The sixth factor was that, even so far as the media is concerned, this time several popular independent media outlets and YouTube channels were seen by lakhs of people, giving a stiff competition to the corporate Godi media, and exposing its increasing loss of credibility. Also, several social organisations came together and hit the streets by organising their own public meetings and other imaginative programmes under different banners, like the ‘Nirbhay Bano Andolan’, ‘Nirdhar Maharashtracha (Determination of Maharashtra)’, and so on. With the encouraging poll results in the country and the state, this trend is sure to intensify in future.

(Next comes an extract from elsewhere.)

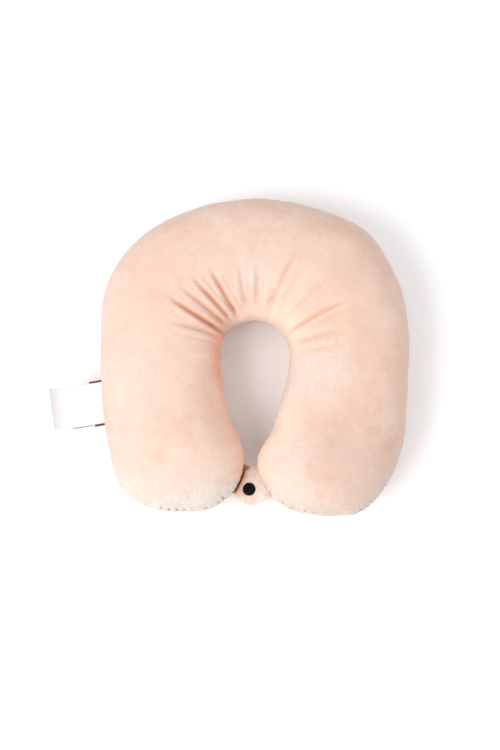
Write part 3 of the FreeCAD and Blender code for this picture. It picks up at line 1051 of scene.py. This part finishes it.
def tab_relief(plan, flat, share, spin, outward):
    """How high a tab's ply swells, puckers at its rim, dips round its snap and is tucked at its root."""
    reach = lengths(flat)
    bearing = np.arctan2(flat[:, 1], flat[:, 0])
    pucker = RIM_PUCKER * share**5 * np.cos(RIM_PUCKERS * bearing + 1.5 * np.cos(3 * bearing))
    pressed = plan["dimple"] * hump(reach - DIMPLE_RADIUS, DIMPLE_WIDTH)
    toward_root = smooth_step(flat @ spin[:, 0], 6 * MM, 15 * MM)
    tucks = plan["tucks"] * toward_root * np.cos(flat @ spin[:, 1] / TUCK_WIDTH)
    lumps = np.array([noise.noise((x / TAB_LUMP_SIZE, y / TAB_LUMP_SIZE, plan["turn"])) for x, y in flat])
    swell = TAB_SWELL * (1 - share**2) + TAB_LUMPS * lumps * (1 - share**6)
    return outward * (swell - pressed) + pucker + tucks


def tab_shape(name, plan, low, outward):
    """The mesh of one ply of a tab: a sheet whose rim is turned in, made of rings on both faces."""
    heading = math.radians(plan["turn"])
    spin = np.array([[math.cos(heading), -math.sin(heading)], [math.sin(heading), math.cos(heading)]])
    edge = tab_edge(plan) @ spin.T
    around = len(edge)
    rows = []
    for face in (1, -1):
        for ring in range(TAB_RINGS + 1):
            share = ring / TAB_RINGS
            flat = edge * (TAB_CENTRE + (1 - TAB_CENTRE) * share)
            half_ply = PLY / 2 * math.sqrt(max(0.0, 1 - share**9))
            height = low + PLY / 2 + face * half_ply + tab_relief(plan, flat, share, spin, outward)
            rows.append(np.column_stack([flat, height]))
    points = [CLOSURE @ Vector(point) for point in np.vstack(rows)]
    faces = []
    layer = (TAB_RINGS + 1) * around
    for step in range(around):
        after = (step + 1) % around
        for ring in range(TAB_RINGS):
            inner = ring * around
            outer = inner + around
            faces.append((inner + step, outer + step, outer + after, inner + after))
            faces.append(tuple(layer + corner for corner in faces[-1][::-1]))
    faces.append(tuple(range(around))[::-1])
    faces.append(tuple(range(layer, layer + around)))
    thing = mesh_object(name, points, faces)
    with reshaped(thing) as shape:
        bmesh.ops.remove_doubles(shape, verts=shape.verts[:], dist=MERGE)
        bmesh.ops.triangulate(shape, faces=[face for face in shape.faces if len(face.verts) > 4])
    outward_faces(thing)
    thing.modifiers.new("finer", "SUBSURF").levels = 1
    applied(thing)
    shade_smooth(thing)
    return thing


def keep_outside(thing, side):
    """Moves the vertices of a tab that would lie in the other tab's lobe out to that lobe's skin."""
    points = points_of(thing)
    for index, point in enumerate(points):
        if point[0] * side > SNAP_FOOT[0] * side:
            continue
        spot, normal, face, distance = SKIN.find_nearest(point)
        if (Vector(point) - spot).dot(normal) < CLEAR_OF_LOBE:
            points[index] = spot + normal * CLEAR_OF_LOBE
    move_to(thing, points)


def tab_tones(thing, plan):
    """Stores the tones of a tab's pile: painted shade over it and round the snap's dimple, rubbed paler, and
    painted contact shade by the lobe.
    """
    points = points_of(thing)
    from_snap = lengths(points[:, :2] - np.array(SNAP_FOOT)[:2])
    dimple_shade = hump(from_snap - 9 * MM, 3 * MM) * noise_at(points, 3.5 * MM, 4.4).clip(0, 1)
    rubbed = plan["rubbed"] * (1 + 1.2 * noise_at(points, 5 * MM, 2.7))
    # Painted shade over the whole tab and round its snap's dimple.
    set_attribute(thing, "crease", plan["shade"] + 1.1 * plan["rubbed"] * dimple_shade)
    set_attribute(thing, "sheen_and_pale_pile", np.clip(rubbed, 0, 1))
    # Painted contact shade where the tab meets a lobe, less on its own lobe's side.
    clear = distances(SKIN, points) - CLEAR_OF_LOBE
    at_root = smooth_step(points[:, 0] * plan["side"], -4 * MM, 4 * MM)
    paint_contact_shade(thing, CONTACT_SHADE_PEAK * np.exp(-clear / CONTACT_SHADE) * (1 - (1 - plan["root_shade"]) * at_root))


def shade_contact(tab):
    """Paints contact shade on both cover panels where a tab presses against them, most on the left lobe."""
    tab_skin = skin_of(tab)
    for name in ("cover_upper_panel", "cover_lower_panel"):
        cover = bpy.data.objects[name]
        points = points_of(cover)
        near = lengths(points - np.array(SNAP_FOOT)) < CONTACT_REACH
        weight = np.where(points[near, 0] < SNAP_FOOT[0], LEFT_LOBE_SHADE, RIGHT_LOBE_SHADE)
        amount = np.zeros(len(points))
        amount[near] = weight * np.exp(-distances(tab_skin, points[near]) / CONTACT_SHADE)
        paint_contact_shade(cover, amount)


for node, body, plan, low, outward in TAB_PLIES:
    tab = tab_shape(f"{node}_ply", plan, low, outward)
    keep_outside(tab, plan["side"])
    tab_tones(tab, plan)
    finish_piece(tab, VELOUR)
    lobe = "right_half" if plan["side"] > 0 else "left_half"
    turn = math.radians(plan["turn"])
    along = Vector((math.cos(turn), math.sin(turn), 0))
    inside, outside = (CLOSURE @ (along * (plan["root"] + reach)) for reach in (TAB_BEND_IN, -TAB_BEND_OUT))
    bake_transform(tab, lobe, body, start=tuple(inside), end=tuple(outside))
    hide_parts(node)
shade_contact(bpy.data.objects["upper_tab_face_ply"])
for node in ("snap_cap_upper", "snap_socket", "snap_stud", "snap_cap_lower"):
    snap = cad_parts[node]
    snap.data.materials.clear()
    snap.data.materials.append(SNAP_PLASTIC)


# ---------------- labels

LABEL_ROOT = Vector((-149.0, -47.3, 50.0)) * MM
LABEL_TURN = math.radians(180 + 9.0)
LABEL_DROOP = math.radians(6)
LABELS = (
    Matrix.Translation(LABEL_ROOT)
    @ Matrix.Rotation(LABEL_TURN, 4, "Z")
    @ Matrix.Rotation(LABEL_DROOP, 4, "Y")
)
LABEL_ROWS = 44
LABEL_COLUMNS = 24
SEWN_IN = 4.0 * MM
CARE_LENGTH = 50.5 * MM
CARE_WIDTH = 40.0 * MM
CARE_THICKNESS = 0.3 * MM
CARE_WAVE = 0.5 * MM
# The leaves of the care label lie this far above and below its middle, and curl up and down at their ends.
LEAF_HEIGHT = 0.45 * MM
FRONT_CURL = 1.1
BACK_CURL = -0.55
# How far the back leaf shows below the front leaf, and where along it the painted shade under the front
# leaf's edge lies.
BACK_LEAF_SHOWING = 0.9 * MM
SHADE_LINE_START = 10.0 * MM
SHADE_LINE_STOP = 31.0 * MM
TAPE_LENGTH = 8.8 * MM
TAPE_WIDTH = 44.2 * MM
TAPE_THICKNESS = 0.7 * MM
TAPE_HEIGHT = -1.1 * MM
# How far inside the seam a label starts to bend, and how far outside it has bent in full.
LABEL_BEND_IN = 0.6 * MM
LABEL_BEND_OUT = 3.0 * MM


def strip_faces():
    """The faces of a label: its two sides, then its long edges, then its ends."""
    row = LABEL_COLUMNS + 1
    layer = (LABEL_ROWS + 1) * row
    faces = []
    for i in range(LABEL_ROWS):
        for j in range(LABEL_COLUMNS):
            a = i * row + j
            faces.append((a, a + row, a + row + 1, a + 1))
            faces.append(tuple(layer + corner for corner in faces[-1][::-1]))
    for i in range(LABEL_ROWS):
        for j in (0, LABEL_COLUMNS):
            a = i * row + j
            faces.append((a, layer + a, layer + a + row, a + row))
    for j in range(LABEL_COLUMNS):
        for i in (0, LABEL_ROWS):
            a = i * row + j
            faces.append((a, layer + a, layer + a + 1, a + 1))
    return faces


def label(name, length, width, thickness, height, curl, wave, beyond=0.0):
    """A label that leaves the seam and curls at its free end, and may reach beyond the others' edge."""
    vertices = []
    for face in (1, -1):
        x = -SEWN_IN
        z = height
        for i in range(LABEL_ROWS + 1):
            share = i / LABEL_ROWS
            for j in range(LABEL_COLUMNS + 1):
                full_width = width + beyond * smooth_step(x, 5 * MM, 10 * MM)
                y = j / LABEL_COLUMNS * full_width - 0.5 * width
                ripple = wave * math.sin(2.2 * math.pi * share + 3.0 * j / LABEL_COLUMNS) * share
                twist = 0.06 * y * share
                vertices.append(LABELS @ Vector((x, y, z + face * thickness / 2 + ripple + twist)))
            slope = curl * share**3
            x += (length + SEWN_IN) / LABEL_ROWS * math.cos(slope)
            z += (length + SEWN_IN) / LABEL_ROWS * math.sin(slope)
    thing = mesh_object(name, vertices, strip_faces())
    outward_faces(thing)
    shade_smooth(thing)
    return thing


def paint_shade_line(leaf):
    """Paints a dark shade line along the part of the back leaf's edge that shows below the front leaf."""
    local = np.array([LABELS.inverted() @ Vector(point) for point in points_of(leaf)])
    at_edge = (local[:, 1] > CARE_WIDTH / 2 + 0.4 * BACK_LEAF_SHOWING).astype(float)
    started = smooth_step(local[:, 0], SHADE_LINE_START - 3 * MM, SHADE_LINE_START + 3 * MM)
    ended = smooth_step(local[:, 0], SHADE_LINE_STOP - 2 * MM, SHADE_LINE_STOP + 2 * MM)
    set_attribute(leaf, "shade_line", at_edge * started * (1 - ended))


care_size = (CARE_LENGTH, CARE_WIDTH, CARE_THICKNESS)
care_front = label("care_label_front_leaf", *care_size, LEAF_HEIGHT, FRONT_CURL, CARE_WAVE)
care_back = label("care_label_back_leaf", *care_size, -LEAF_HEIGHT, BACK_CURL, CARE_WAVE, BACK_LEAF_SHOWING)
woven_tape = label("woven_label_tape", TAPE_LENGTH, TAPE_WIDTH, TAPE_THICKNESS, TAPE_HEIGHT, 0.0, 0.0)
paint_shade_line(care_back)
label_pieces = [
    (care_front, CARE_SATIN, "care_satin", "care_front", "care_label_front"),
    (care_back, CARE_SATIN, "care_satin", "care_back", "care_label_back"),
    (woven_tape, WOVEN_TAPE, "woven_tape", "care_back", "woven_label"),
]
sewn, free = (LABELS @ Vector((reach, 0, 0)) for reach in (-LABEL_BEND_IN, LABEL_BEND_OUT))
for leaf, material, slot, body, node in label_pieces:
    finish_piece(leaf, material)
    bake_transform(leaf, "left_half", body, start=tuple(sewn), end=tuple(free))
    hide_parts(node)


# ---------------- floor, light and camera

FLOOR_HALF = 3.0
FLOOR_PALE = (0.96, 0.96, 0.965)
SKY_PALE = (0.955, 0.97, 1.0, 1)
SKY_STRENGTH = 0.84
LIGHT_AIM = Vector((0, 0, 0.03))
VIEW_WIDTH = 0.484
VIEW_HEIGHT = VIEW_WIDTH * 1.5
SENSOR = 36
CAMERA_DISTANCE = 1.7
CAMERA_TILT = math.radians(6.5)
CAMERA_AIM = Vector((-4.8 * MM, -20.3 * MM, SEAM_HEIGHT))


def area_light(name, place, size, power, colour):
    """A round soft light that looks at the pillow."""
    data = bpy.data.lights.new(name, "AREA")
    data.shape = "DISK"
    data.size = size
    data.energy = power
    data.color = colour
    lamp = new_object(name, data)
    lamp.location = place
    lamp.rotation_euler = (LIGHT_AIM - Vector(place)).to_track_quat("-Z", "Y").to_euler()


corners = [(x * FLOOR_HALF, y * FLOOR_HALF, 0) for x, y in ((-1, -1), (1, -1), (1, 1), (-1, 1))]
floor = mesh_object("floor", corners, [(0, 1, 2, 3)])
paper, paper_tree, paper_shader = node_material("paper")
surface(paper_tree, paper_shader, {"Base Color": FLOOR_PALE, "Roughness": 0.9})
floor.data.materials.append(paper)

area_light("key", (-1.20, -0.70, 1.85), 1.5, 35.7, (1.0, 0.985, 0.96))
area_light("fill", (0.9, -0.3, 1.8), 1.2, 5, (1.0, 0.95, 0.92))
world = bpy.data.worlds.new("studio")
world.use_nodes = True
world.node_tree.nodes["Background"].inputs["Color"].default_value = SKY_PALE
world.node_tree.nodes["Background"].inputs["Strength"].default_value = SKY_STRENGTH
SCENE.world = world
SCENE.view_settings.view_transform = "Standard"

camera_data = bpy.data.cameras.new("camera")
camera_data.sensor_fit = "VERTICAL"
camera_data.sensor_height = SENSOR
camera_data.lens = SENSOR * CAMERA_DISTANCE / VIEW_HEIGHT
camera = new_object("camera", camera_data)
away = Vector((0, -math.sin(CAMERA_TILT), math.cos(CAMERA_TILT)))
camera.location = CAMERA_AIM + away * CAMERA_DISTANCE
camera.rotation_euler = (CAMERA_TILT, 0, 0)
SCENE.camera = camera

And the seventh and last factor was, of course, the paramount issue in this whole election throughout the country – the defence of democracy, secularism, and the constitution. The ‘400 paar’ slogan of the BJP was rightly interpreted by large sections of the people as showing its malignant intention to change and destroy the constitution, and attack the rights given therein to the economically exploited and the socially oppressed. This became a major issue for dalits, because Dr Babasaheb Ambedkar is regarded as one of the prime architects of the Constitution of India. But it was not an issue only for dalits. It influenced vast sections of the patriotic people in the state and the country. And the MVA-INDIA election campaign rightly concentrated on this issue. This concerted campaign had the desired impact.
After this great victory in the Lok Sabha elections, the MVA-INDIA bloc will have to be even more vigilant, and redouble its efforts and its inclusivity to throw the rascals out in the ensuing Vidhan Sabha elections in Maharashtra which will take place in October 2024.